REQUIRED WORK:
Write the material out again in full, exactly.

§

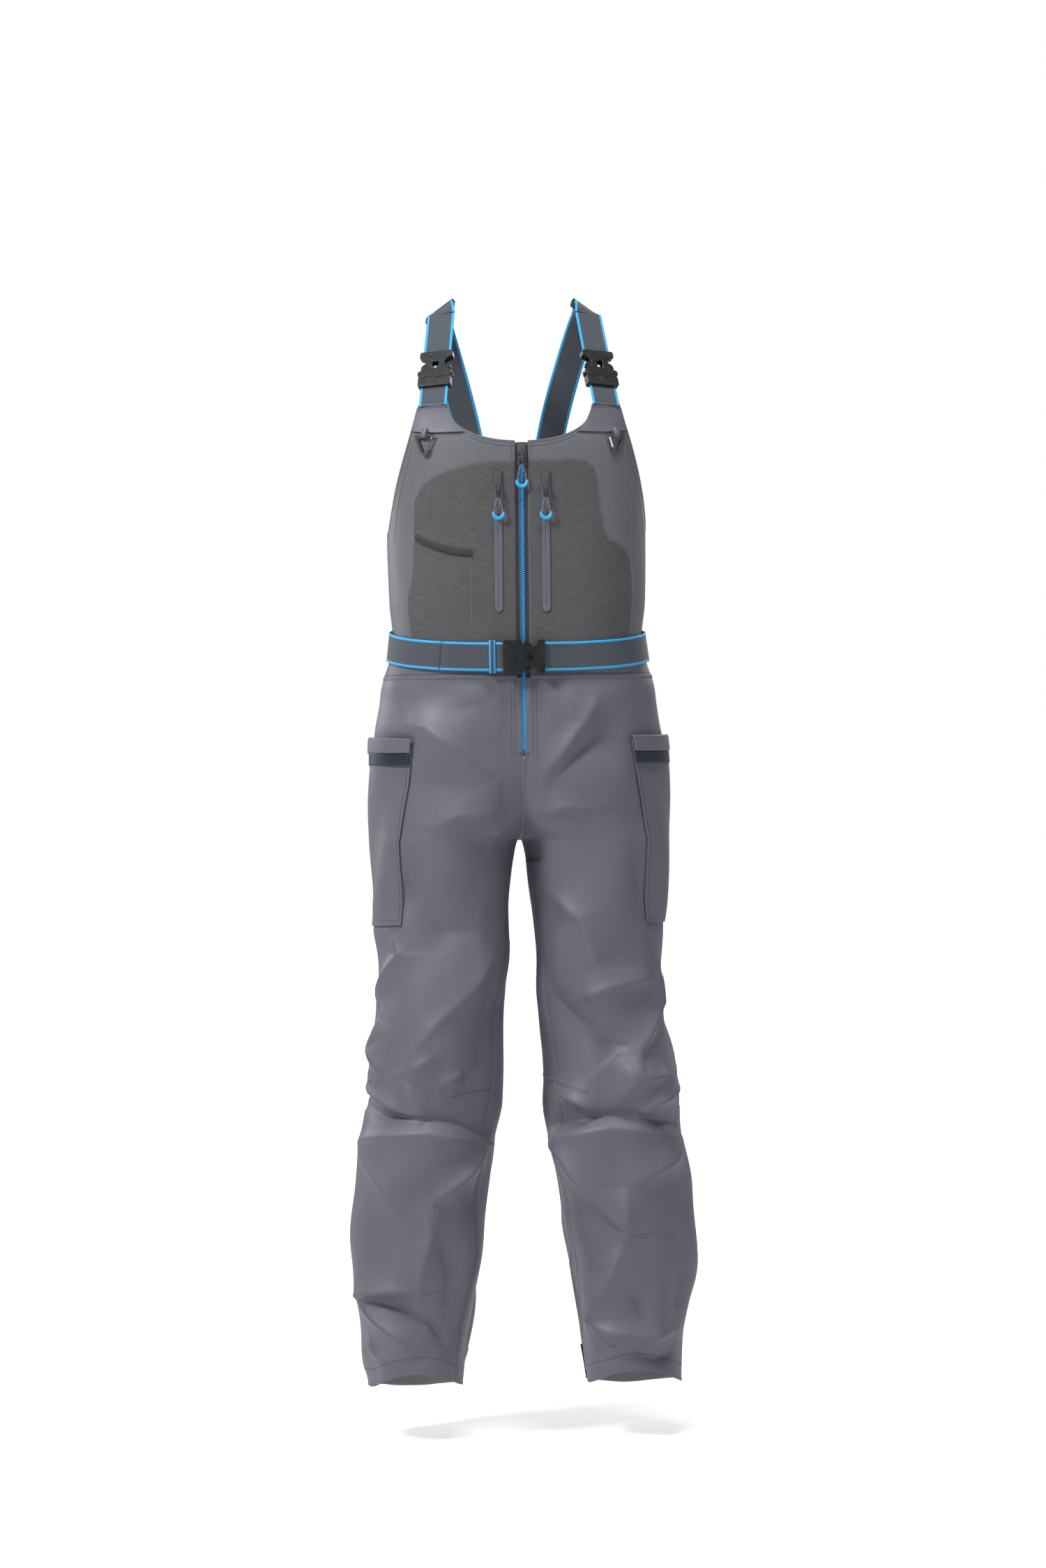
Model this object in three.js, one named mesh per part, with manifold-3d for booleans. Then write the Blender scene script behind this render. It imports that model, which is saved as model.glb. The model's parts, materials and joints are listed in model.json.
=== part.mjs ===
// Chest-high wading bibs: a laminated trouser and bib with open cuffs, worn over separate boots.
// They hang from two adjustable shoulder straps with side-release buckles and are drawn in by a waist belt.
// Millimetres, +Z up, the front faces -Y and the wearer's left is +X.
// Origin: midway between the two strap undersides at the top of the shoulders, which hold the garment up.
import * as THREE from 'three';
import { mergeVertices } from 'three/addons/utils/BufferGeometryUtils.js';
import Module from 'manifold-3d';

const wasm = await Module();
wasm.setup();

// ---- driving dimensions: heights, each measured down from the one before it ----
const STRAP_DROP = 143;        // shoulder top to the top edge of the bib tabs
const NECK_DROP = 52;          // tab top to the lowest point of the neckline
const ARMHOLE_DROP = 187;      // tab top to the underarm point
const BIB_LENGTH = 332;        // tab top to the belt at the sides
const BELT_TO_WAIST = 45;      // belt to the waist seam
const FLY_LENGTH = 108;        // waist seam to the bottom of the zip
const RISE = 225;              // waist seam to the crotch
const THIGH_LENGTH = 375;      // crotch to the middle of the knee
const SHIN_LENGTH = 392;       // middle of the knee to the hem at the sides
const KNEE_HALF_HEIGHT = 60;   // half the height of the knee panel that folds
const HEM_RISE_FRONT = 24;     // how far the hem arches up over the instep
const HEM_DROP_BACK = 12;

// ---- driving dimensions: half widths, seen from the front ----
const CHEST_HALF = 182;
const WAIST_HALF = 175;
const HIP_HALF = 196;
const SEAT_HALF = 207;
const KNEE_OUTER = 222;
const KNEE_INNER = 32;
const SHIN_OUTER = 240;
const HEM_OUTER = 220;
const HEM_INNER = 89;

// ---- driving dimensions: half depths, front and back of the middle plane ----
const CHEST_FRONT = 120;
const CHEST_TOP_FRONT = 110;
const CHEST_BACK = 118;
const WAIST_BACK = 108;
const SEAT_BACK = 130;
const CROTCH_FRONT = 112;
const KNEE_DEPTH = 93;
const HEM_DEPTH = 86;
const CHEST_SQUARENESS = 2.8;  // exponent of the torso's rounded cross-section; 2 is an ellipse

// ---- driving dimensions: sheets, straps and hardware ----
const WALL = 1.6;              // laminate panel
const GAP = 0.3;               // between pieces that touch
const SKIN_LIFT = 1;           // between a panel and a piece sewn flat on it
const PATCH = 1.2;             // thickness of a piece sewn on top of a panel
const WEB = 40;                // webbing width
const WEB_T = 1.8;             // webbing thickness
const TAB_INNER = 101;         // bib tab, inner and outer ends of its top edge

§

SOLUTION TO THIS TASK:
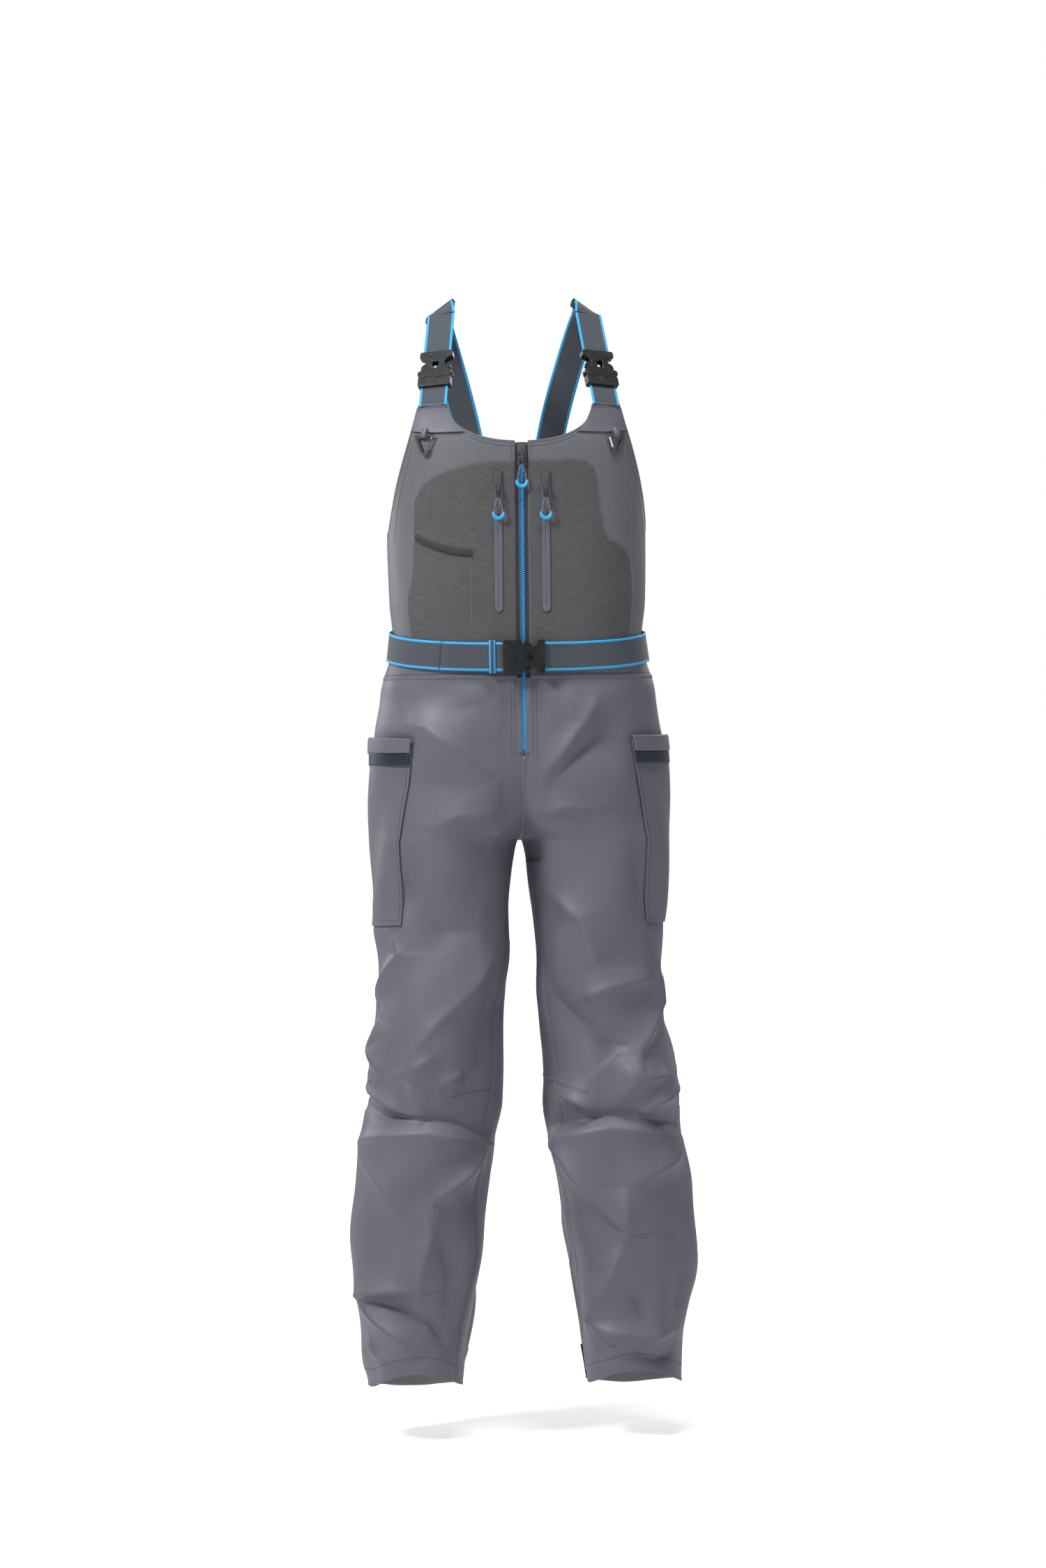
Model this object in three.js, one named mesh per part, with manifold-3d for booleans. Then write the Blender scene script behind this render. It imports that model, which is saved as model.glb. The model's parts, materials and joints are listed in model.json.
=== part.mjs ===
// Chest-high wading bibs: a laminated trouser and bib with open cuffs, worn over separate boots.
// They hang from two adjustable shoulder straps with side-release buckles and are drawn in by a waist belt.
// Millimetres, +Z up, the front faces -Y and the wearer's left is +X.
// Origin: midway between the two strap undersides at the top of the shoulders, which hold the garment up.
import * as THREE from 'three';
import { mergeVertices } from 'three/addons/utils/BufferGeometryUtils.js';
import Module from 'manifold-3d';

const wasm = await Module();
wasm.setup();

// ---- driving dimensions: heights, each measured down from the one before it ----
const STRAP_DROP = 143;        // shoulder top to the top edge of the bib tabs
const NECK_DROP = 52;          // tab top to the lowest point of the neckline
const ARMHOLE_DROP = 187;      // tab top to the underarm point
const BIB_LENGTH = 332;        // tab top to the belt at the sides
const BELT_TO_WAIST = 45;      // belt to the waist seam
const FLY_LENGTH = 108;        // waist seam to the bottom of the zip
const RISE = 225;              // waist seam to the crotch
const THIGH_LENGTH = 375;      // crotch to the middle of the knee
const SHIN_LENGTH = 392;       // middle of the knee to the hem at the sides
const KNEE_HALF_HEIGHT = 60;   // half the height of the knee panel that folds
const HEM_RISE_FRONT = 24;     // how far the hem arches up over the instep
const HEM_DROP_BACK = 12;

// ---- driving dimensions: half widths, seen from the front ----
const CHEST_HALF = 182;
const WAIST_HALF = 175;
const HIP_HALF = 196;
const SEAT_HALF = 207;
const KNEE_OUTER = 222;
const KNEE_INNER = 32;
const SHIN_OUTER = 240;
const HEM_OUTER = 220;
const HEM_INNER = 89;

// ---- driving dimensions: half depths, front and back of the middle plane ----
const CHEST_FRONT = 120;
const CHEST_TOP_FRONT = 110;
const CHEST_BACK = 118;
const WAIST_BACK = 108;
const SEAT_BACK = 130;
const CROTCH_FRONT = 112;
const KNEE_DEPTH = 93;
const HEM_DEPTH = 86;
const CHEST_SQUARENESS = 2.8;  // exponent of the torso's rounded cross-section; 2 is an ellipse

// ---- driving dimensions: sheets, straps and hardware ----
const WALL = 1.6;              // laminate panel
const GAP = 0.3;               // between pieces that touch
const SKIN_LIFT = 1;           // between a panel and a piece sewn flat on it
const PATCH = 1.2;             // thickness of a piece sewn on top of a panel
const WEB = 40;                // webbing width
const WEB_T = 1.8;             // webbing thickness
const TAB_INNER = 101;         // bib tab, inner and outer ends of its top edge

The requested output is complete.